I have a fairly simple database table that logs every time a tray passes over an RFID reader. What sometimes happens is the data is being sent twice, so I have been asked if I can find out how often this happens. Rather than spending the next few days going through every record in the log table, I presume there must be a way of extracting this data using a SQL query?
For example, my data looks like this:
| ID | TYPE | POINT | RFID | LOGGED |
|---|---|---|---|---|
| 1 | 101 | 4101 | 1234 | 2021-01-20 06:31:25:154 |
| 2 | 101 | 4101 | 4567 | 2021-01-20 06:32:24:165 |
| 3 | 101 | 4102 | 1234 | 2021-01-20 06:35:55:154 |
| 4 | 101 | 4102 | 1234 | 2021-01-20 06:35:55:516 |
What I want to do is identify where I have duplicate RFID records where the POINT is the same and the time difference between the records is less than 5 seconds.
In the example above, IDs 3 & 4 would be returned as duplicate because they are both from POINT 4102, have the same RFID and the LOGGED difference is less than 5 seconds.

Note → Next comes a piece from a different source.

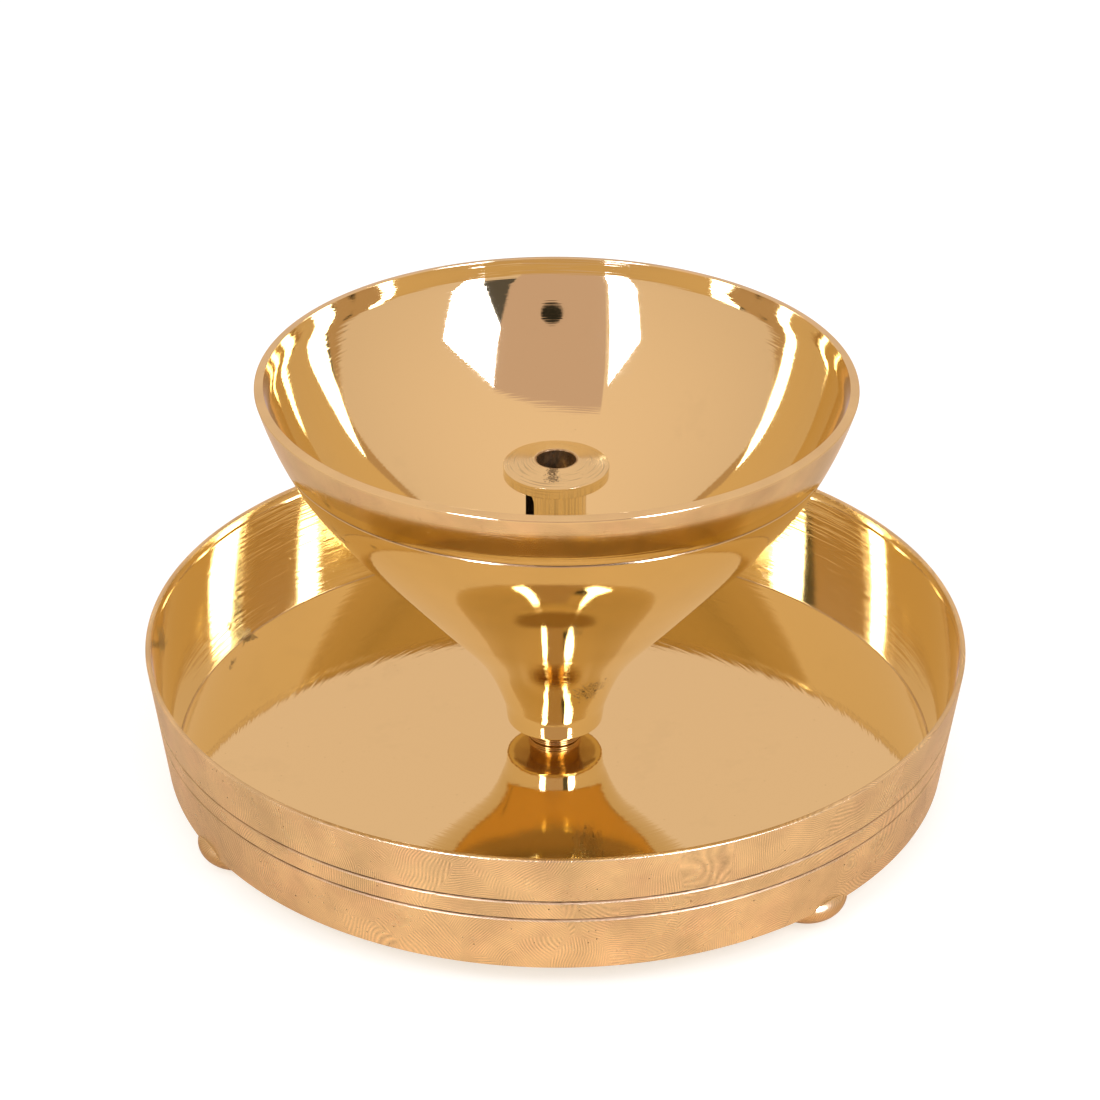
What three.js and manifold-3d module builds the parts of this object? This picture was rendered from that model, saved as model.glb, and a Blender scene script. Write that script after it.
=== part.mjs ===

Although ID 1 has the same RFID (1234) as ID 3 & 4, this would not be a duplicate because the POINT is different.
I tried to write a query to return the duplicates, but I get no results, even though I have found some by looking through the table:
DECLARE @TheDate date
SET @TheDate = '2021-01-20'
SELECT
[Type]
,[Point]
,[RFID]
,[Logged]
FROM
[Log]
WHERE
@TheDate = CONVERT(date,[Logged])
AND [Point] IN ('4101', '4102')
AND [Type] = '101'
GROUP BY
[Type], [Point], [RFID], [Logged]
HAVING
COUNT([RFID]) > 1
The other problem I have is that I have no idea how to do the datetime comparison to see if the difference in time is less than 5 seconds.
Advertisement
Answer
You can use lead() and lag(). For all such rows:
select l.*
from (select l.*,
lag(logged) over (partition by rfid order by logged) as prev_logged,
lead(logged) over (partition by rfid order by logged) as next_logged
from logs l
) l
where prev_logged > dateadd(second, -5, logged) or
next_logged < dateadd(second, 5, logged);
Your sample code looks like SQL Server so this uses SQL Server syntax.
If you just want the first record in a sequence of duplicates, you can use similar logic:
select l.*
from (select l.*,
lag(logged) over (partition by rfid order by logged) as prev_logged,
lead(logged) over (partition by rfid order by logged) as next_logged
from logs l
) l
where (prev_logged < dateadd(second, -5, logged) or prev_logged is null) and
next_logged < dateadd(second, 5, logged);
Note that both of these only use the rfid. I’m not sure if the rfid should really be used in conjunction with other columns, such as point, but your question explicitly mentioned only duplicate rfid.